[Written task] Provide nothing beyond the count of lines that include the string "finishes".

** BEGIN Material provided **

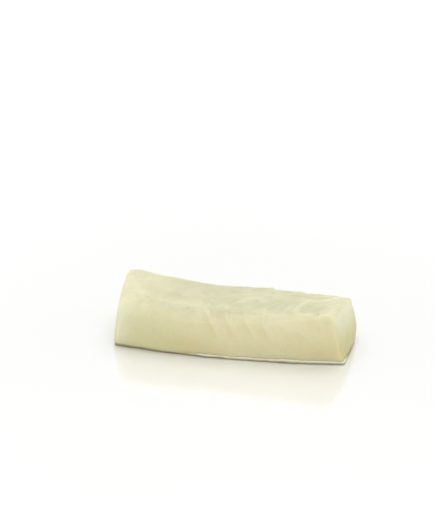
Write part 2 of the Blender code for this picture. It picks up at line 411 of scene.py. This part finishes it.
def flesh_piece():
    made, unit = cube_object("flaked_flesh", FLESH_CUTS, FLESH_LEVELS)
    mesh = made.data
    set_positions(mesh, relax_corners(mesh, unit, flesh_points(*rounded(unit).T)))
    points, out = vectors(mesh), normals(mesh)
    x, y, z = points.T / MM
    s = np.clip(station(*points.T), 0, 1)
    front = smooth(0.25, 0.8, -out[:, 1])
    top = smooth(0.3, 0.85, out[:, 2])
    end = smooth(0.4, 0.85, np.abs(out[:, 0]))
    back = smooth(0.25, 0.8, out[:, 1])
    drop = np.maximum(0, along(CREST_HEIGHT, s) / MM - z)
    depth = np.maximum(0, y - along(CREST_DEPTH, s) / MM)

    # Seams run back to the right from the crest, across the top and down the front
    down = 0.35 * drop + 0.013 * drop**2
    inward = 0.03 * depth**2
    wander = 0.5 * rumple(points, 20 * MM, 1)
    patchy = smooth(-0.35, 0.35, rumple(points, 11 * MM, 2))
    right = smooth(0.25, 0.6, s)
    broken = blend(0.45, 1, smooth(-0.3, 0.3, rumple(points, 6 * MM, 10)))
    on_rest = 0.35 * top * patchy * blend(0.2, 1, right) + 0.12 * end
    on_rest += 0.5 * back * blend(0.3, 1, patchy)
    step, line, shade = np.zeros((3, len(x)))
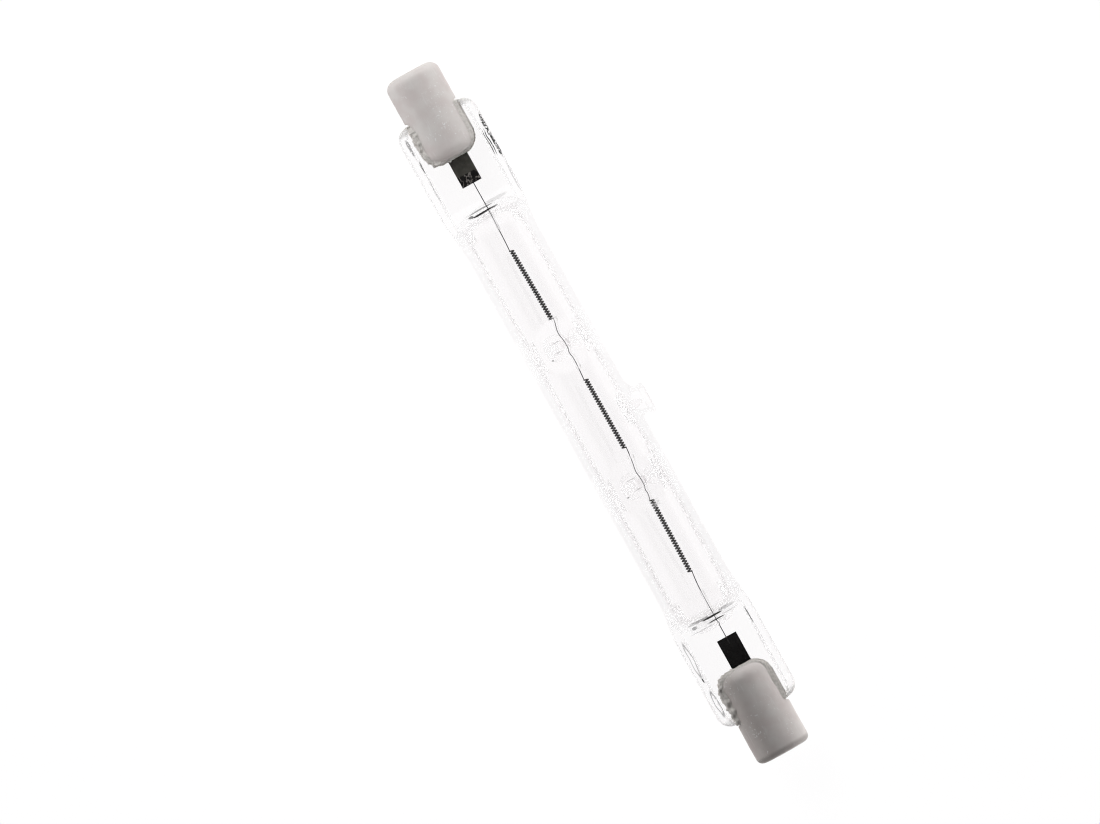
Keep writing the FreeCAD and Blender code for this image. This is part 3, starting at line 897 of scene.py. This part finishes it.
def drawn_wire(name, route):
    """A single round wire along a smooth route given in the lamp's axes."""
    curve = bpy.data.curves.new(name, "CURVE")
    curve.dimensions = "3D"
    curve.bevel_depth = single_radius / 1000
    curve.bevel_resolution = 3
    curve.resolution_u = 8
    curve.use_fill_caps = True
    spline = curve.splines.new("NURBS")
    spline.points.add(len(route) - 1)
    for point, stop in zip(spline.points, route):
        point.co = (*in_world(*stop), 1)
    spline.order_u = 3
    spline.use_endpoint_u = True
    drawing = placed(name, curve)
    mesh = evaluated_mesh(drawing)
    bpy.data.objects.remove(drawing)
    return placed(name, mesh)


tungsten = Paint("drawn_tungsten")
cloud = tungsten.grain(tungsten.place(), 3.0, 2.0)
colour = tungsten.blend(cloud, (0.016, 0.015, 0.015, 1), (0.035, 0.033, 0.032, 1))
wound_metal = tungsten.coat(colour, 0.45, 0.3, Metallic=0.5)
bright = Paint("polished_tungsten")
drawn = bright.grain(bright.place((300.0, 3000.0, 3000.0)), 1.0, 2.0)
colour = bright.blend(drawn, (0.05, 0.048, 0.046, 1), (0.16, 0.155, 0.15, 1))
# Painted highlight: near the welds on the foils the single wire is painted near white and not metal.
painted_weld_highlight = (bright.lamp_axes()[0].absolute() - 38.9).fade(0.0, 0.5)
colour = bright.blend(painted_weld_highlight, colour, (0.92, 0.91, 0.89, 1))
single_metal = bright.coat(colour, 0.32, Metallic=0.9 - painted_weld_highlight * 0.9)

coils = []
leads = []
for index, (shares, heights) in enumerate(zip(coil_shares, coil_heights)):
    start, end = along(shares[0]), along(shares[1])
    sizes = {
        "Start": in_world(start, heights[0]),
        "End": in_world(end, heights[1]),
        "Side Way": tip_way,
        "Face Way": face_way,
        "Turns": coil_turns,
        "Coil Radius": coil_radius / 1000,
        "Thread Radius": thread_radius / 1000,
        "Primary Turns": primary_turns,
        "Ridge": ridge_height / 1000,
        "Points": coil_points,
        "Metal": wound_metal,
    }
    coils.append(wound_coil("coil_%d" % index, sizes))
    leads.append(((start, heights[0] - coil_radius, 0.0), (end, heights[1] + coil_radius, 0.0)))
foil_start, foil_stop = foil_ends
first_leg = [(foil_start - 1.2, 0.47, leg_height), (foil_start, 0.47, leg_height)]
first_leg += [(24.4, 0.5, 0.05), (27.0, 0.42, 0.0), (29.6, 0.36, 0.0), leads[0][0]]
last_leg = [leads[2][1], (88.2, 0.72, 0.0), (91.0, 0.62, 0.0), (93.9, 0.62, 0.05)]
last_leg += [(foil_stop, 0.62, leg_height), (foil_stop + 1.2, 0.62, leg_height)]
routes = [first_leg]
for index, stops in enumerate(bends):
    left_coil_end = leads[index][1]
    link = [left_coil_end, (left_coil_end[0] + 0.25, left_coil_end[1] + 0.02, 0.0)]
    link += [(along(share), height, 0.0) for share, height in stops]
    routes.append(link + [leads[index + 1][0]])
routes.append(last_leg)
strands = [drawn_wire("strand_%d" % index, route) for index, route in enumerate(routes)]
for strand in strands:
    strand.data.materials.append(single_metal)
filament = join_into(coils[0], coils[1:] + strands)
filament.name = "wound_filament"
filament.data.name = "wound_filament"
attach(filament, "root")
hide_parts("tungsten_filament")

# The outer leads are straight molybdenum rods from the foils to the contacts. Each is flattened where it is
# welded to its foil and sealed into the glass, so only the stretch inside the cap is free.
rod = Paint("molybdenum_rod")
drawn = rod.grain(rod.place((150.0, 4000.0, 4000.0)), 1.0, 3.0)
colour = rod.blend(drawn, (0.17, 0.165, 0.155, 1), (0.30, 0.29, 0.275, 1))
lines = rod.bump(drawn, 0.4, 0.00002)
rod_metal = rod.coat(colour, 0.4, Metallic=0.9, Normal=lines)
for side in ("left", "right"):
    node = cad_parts["outer_lead_" + side]
    node.data.materials.clear()
    node.data.materials.append(rod_metal)

# Each contact is a nickel plated button, turned with a soft edge and a shallow dish that the holder's sprung
# pin sits in. It is crimped to the end of the lead and cemented into the floor of the cap's recess.
contact_face = 1.7
contact_radius = 1.45
contact_back = 2.5
contact_rounding = 0.3
dish_radius = 0.75
dish_depth = 0.12


def turned_piece(name, profile, steps=72):
    """A piece turned about the lamp's axis from (distance from the left end, radius) points."""
    turns = [2 * math.pi * step / steps for step in range(steps)]
    rings = [[(u, reach * math.cos(turn), reach * math.sin(turn)) for turn in turns] for u, reach in profile]
    points, faces, borders = rings_to_surface(rings)
    ends = ((0, profile[0][0]), ((len(profile) - 1) * steps, profile[-1][0]))
    return mesh_object(name, points, faces + end_fans(points, ends, steps))


nickel = Paint("plated_nickel")
worn = nickel.grain(nickel.place(), 1.6, 5.0, 0.6)
colour = nickel.blend(worn.fade(0.35, 0.7), (0.36, 0.34, 0.30, 1), (0.56, 0.54, 0.49, 1))
rubbing = nickel.bump(worn, 0.3, 0.00003)
button_metal = nickel.coat(colour, 0.26 + worn * 0.25, Metallic=1.0, Normal=rubbing)
for end, side in enumerate(("left", "right")):
    profile = [(contact_face + dish_depth, 0.25), (contact_face + 0.1, 0.5)]
    profile += [(contact_face + 0.02, dish_radius), (contact_face, dish_radius + 0.12)]
    for turn in quarter_turn(6):
        back, inward = contact_rounding * (1 - math.cos(turn)), contact_rounding * (1 - math.sin(turn))
        profile.append((contact_face + back, contact_radius - inward))
    profile.append((contact_back, contact_radius))
    if end == 1:
        profile = [(lamp_length - u, radius) for u, radius in profile]
    piece = turned_piece("contact_button_" + side, profile)
    piece.data.materials.append(button_metal)
    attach(piece, "root")
    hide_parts("contact_" + side)

# The caps are pressed and fired steatite: a round body with a recess for the contact, slotted so that two
# lobes lie over the pinch. Tumbling after the firing rounds every edge and leaves a fine chalky skin.
cap_voxel = 0.00013
cap_wear = 10
merge_distance = 1e-7
swell_height, pit_depth = 0.03, 0.12


def softened(name, node, voxel, rounds, press):
    """A fine even mesh over a CAD piece, its edges worn round and its points pushed in or out by press."""
    piece = placed(name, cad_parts[node].data.copy())
    shape = bmesh.new()
    shape.from_mesh(piece.data)
    bmesh.ops.remove_doubles(shape, verts=shape.verts, dist=merge_distance)
    shape.to_mesh(piece.data)
    shape.free()
    remesh = piece.modifiers.new("even", "REMESH")
    remesh.mode = "VOXEL"
    remesh.voxel_size = voxel
    relax = piece.modifiers.new("worn", "SMOOTH")
    relax.factor = 0.5
    relax.iterations = rounds
    mesh = evaluated_mesh(piece)
    piece.modifiers.clear()
    piece.data = mesh
    mesh.materials.clear()
    ways = [vertex.normal.copy() for vertex in mesh.vertices]
    for vertex, way in zip(mesh.vertices, ways):
        vertex.co += way * press(vertex.co * 1000, way) / 1000
    mesh.shade_smooth()
    return piece


def chalky(point, way):
    """Small swells and pits of the ceramic's skin, in millimetres."""
    swell = noise.fractal(point * 0.45, 1.0, 2.0, 2) * swell_height
    pits = min(noise.noise(point * 2.7 + Vector((7, 1, 4))) + 0.42, 0.0) * pit_depth
    return swell + pits


steatite = Paint("fired_steatite")
place = steatite.place()
cloud = steatite.grain(place, 0.35, 3.0)
fine = steatite.grain(place, 5.0, 4.0, 0.6)
crumb = steatite.grain(place, 2.2, 3.0, 0.7).fade(0.6, 0.66)
white_fleck = crumb * steatite.grain(place, 0.3, 1.0).fade(0.52, 0.58)
scratch = steatite.grain(steatite.place((300.0, 2200.0, 2200.0)), 1.0, 2.0).fade(0.62, 0.72)
base = steatite.blend(cloud.fade(0.3, 0.7), (0.68, 0.625, 0.61, 1), (0.74, 0.71, 0.69, 1))
u, v, w = steatite.lamp_axes()
# Painted shade: a dark band round the rim of the right cap's end, stopping short of the end face.
painted_end_shade = (u - 57.6).fade(0.0, 0.6) * (1 - (u - 58.5).fade(0.0, 0.3)) * (0.25 + cloud * 0.3)
# Painted shade: the right cap is painted darker and browner on the side away from the tip.
painted_side_shade = (u > 0.0) * (1 - v.fade(-2.6, 0.0)) * v.fade(-5.0, -3.6) * 0.42
base = steatite.blend(painted_side_shade, base, (0.30, 0.26, 0.24, 1))
base = steatite.blend(painted_end_shade, base, (0.2, 0.185, 0.17, 1))
base = steatite.blend((white_fleck * 0.8 + scratch * 0.18).clamped(), base, (0.90, 0.90, 0.89, 1))
chalk = steatite.bump(fine * 0.6 + white_fleck * 0.5 + scratch * 0.2, 0.5, 0.00006)
cap_clay = steatite.coat(base, 0.62 + fine * 0.2, 0.35, IOR=1.5, Normal=chalk)
for side in ("left", "right"):
    cap = softened("steatite_cap_" + side, "ceramic_cap_" + side, cap_voxel, cap_wear, chalky)
    cap.data.materials.append(cap_clay)
    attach(cap, "root")
    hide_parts("ceramic_cap_" + side)

# Refractory cement fills the slot of each cap round the pinch. It was put on wet and pressed out, so it
# stands round the lobes as a rough bead with crumbs and gaps.
bead_voxel = 0.00011
bead_wear = 2
lump_height, crumb_height = 0.45, 0.08


def crumbled(point, way):
    """How far the bead's surface is drawn in to the lobe or stands out in lumps, in millimetres."""
    tipward = (point - axis_point * 1000).dot(tip_way)
    beside = float(smooth_step(abs(tipward) - 2.6))
    outward = beside * way.dot(tip_way) * math.copysign(1, tipward)
    outward -= (1 - beside) * way.x * math.copysign(1, point.x)
    tip_side = float(smooth_step((tipward + 1.5) / 2.5))
    ragged = 1.0 - 0.8 * tip_side
    drawn_in = (0.42 - 0.14 * beside + 0.46 * tip_side * beside) * max(outward, 0.0)
    tucked = 0.5 * max(-outward, 0.0)
    lumps = noise.fractal(point * 1.2, 1.0, 2.0, 3) * lump_height + noise.noise(point * 4.0) * crumb_height
    return tucked - drawn_in + lumps * ragged + 0.05


paste = Paint("dried_cement")
place = paste.place()
grit = paste.grain(place, 2.4, 5.0, 0.65)
sand = paste.grain(place, 9.0, 2.0)
base = paste.blend(grit.fade(0.3, 0.7), (0.64, 0.62, 0.585, 1), (0.84, 0.81, 0.78, 1))
rough = paste.bump(grit + sand * 0.5, 0.8, 0.00012)
cement_mix = paste.coat(base, 0.85, 0.3, Normal=rough)
for side in ("left", "right"):
    bead = softened("cement_bead_" + side, "cement_" + side, bead_voxel, bead_wear, crumbled)
    bead.data.materials.append(cement_mix)
    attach(bead, "root")
    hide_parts("cement_" + side)

# The floor is a plain pale sheet. The light is a white studio, bright all round and dim behind the camera,
# with a soft box near the left end. The camera looks straight at the flat of the pinches through a long lens.
floor_half = 3
floor_light = 1.7
corners = [(x * floor_half, y * floor_half, 0) for x, y in ((-1, -1), (1, -1), (1, 1), (-1, 1))]
floor_mesh = bpy.data.meshes.new("floor")
floor_mesh.from_pydata(corners, [], [(0, 1, 2, 3)])
floor = placed("floor", floor_mesh)
sheet = Paint("white_sheet")
matt = sheet.plain("BsdfDiffuse", (0.86, 0.855, 0.85))
glow = sheet.plain("Emission", (1.0, 1.0, 1.0), Strength=1.08)
in_view = (sheet.ray("Camera") + sheet.ray("Glossy") + sheet.ray("Transmission")).clamped()
surface = sheet.layer(in_view * 0.9, matt, glow)
across = sheet.add("SeparateXYZ", {0: sheet.place()}, out="Y")
lit_side = across.fade(-6.0, 12.0) * 0.85 + 0.15
uplight = sheet.plain("Emission", (1.0, 0.99, 0.98), Strength=floor_light)
surface = sheet.layer(sheet.ray("Diffuse") * lit_side, surface, uplight)
floor.data.materials.append(sheet.finish(surface))
sheet.owner.cycles.emission_sampling = "NONE"

# The studio's strength around the lamp, its strength behind the camera, and between which shares of the way
# towards the camera one fades into the other: as light on the lamp, as mirrored in it and as seen through it
studio_strengths = ((1.5, 0.06, -0.2, 0.3), (0.88, 0.08, 0.15, 0.85), (0.97, 0.72, 0.15, 0.85))
sky = Paint("studio", bpy.data.worlds.new("studio"))
toward_camera = sky.toward(sky.add("TexCoord", out="Generated"), face_way)
studio = []
for around, behind, fade_start, fade_end in studio_strengths:
    strength = toward_camera.fade(fade_start, fade_end) * (behind - around) + around
    studio.append(sky.plain("Background", (1.0, 0.994, 0.988), Strength=strength))
lit, mirrored, seen_through = studio
white = sky.plain("Background", (1, 1, 1), Strength=1.03)
studio_view = sky.layer(sky.ray("Glossy"), lit, mirrored)
studio_view = sky.layer(sky.ray("Transmission"), studio_view, seen_through)
studio_view = sky.layer(sky.ray("Camera"), studio_view, white)
bpy.context.scene.world = sky.finish(studio_view, "ShaderNodeOutputWorld")

box_light = bpy.data.lights.new("soft_box", "AREA")
box_light.shape = "SQUARE"
box_light.size = 0.12
box_light.energy = 0.22
soft_box = placed("soft_box", box_light)
soft_box.location = (-0.14, 0.03, 0.16)
aimed = Vector((-0.052, 0, 0)) - soft_box.location
soft_box.rotation_euler = aimed.to_track_quat("-Z", "Y").to_euler()
soft_box.visible_glossy = False
soft_box.visible_transmission = False

photo_width, photo_height = 1100, 824
pixels_per_mm = 6.606
axis_fall = math.radians(61.02)
lamp_middle_in_photo = (596.9, 412.1)
camera_distance = 1.4
sensor_width = 36.0
camera_data = bpy.data.cameras.new("camera")
camera = placed("camera", camera_data)
rightward = Vector((math.cos(axis_fall), 0, 0)) + tip_way * math.sin(axis_fall)
upward = Vector((-math.sin(axis_fall), 0, 0)) + tip_way * math.cos(axis_fall)
aim = Vector((0, axis_point.y, axis_point.z))
aim -= rightward * ((lamp_middle_in_photo[0] - photo_width / 2) / pixels_per_mm / 1000)
aim += upward * ((lamp_middle_in_photo[1] - photo_height / 2) / pixels_per_mm / 1000)
spot = aim + face_way * camera_distance
camera_rows = [(rightward[row], upward[row], face_way[row], spot[row]) for row in range(3)]
camera.matrix_world = Matrix(camera_rows + [(0, 0, 0, 1)])
camera_data.sensor_width = sensor_width
camera_data.lens = sensor_width * camera_distance / (photo_width / pixels_per_mm / 1000)
camera_data.clip_end = 20
bpy.context.scene.camera = camera
bpy.context.scene.view_settings.view_transform = "Standard"

# Light crosses many faces of the glass. The denoiser's settings keep the fine turns of the coils apart.
cycles = bpy.context.scene.cycles
cycles.max_bounces = 28
cycles.glossy_bounces = 20
cycles.transmission_bounces = 28
cycles.filter_width = 1.2
cycles.denoising_input_passes = "RGB_ALBEDO"
cycles.denoising_prefilter = "NONE"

** END Material provided **

[Written solution] 2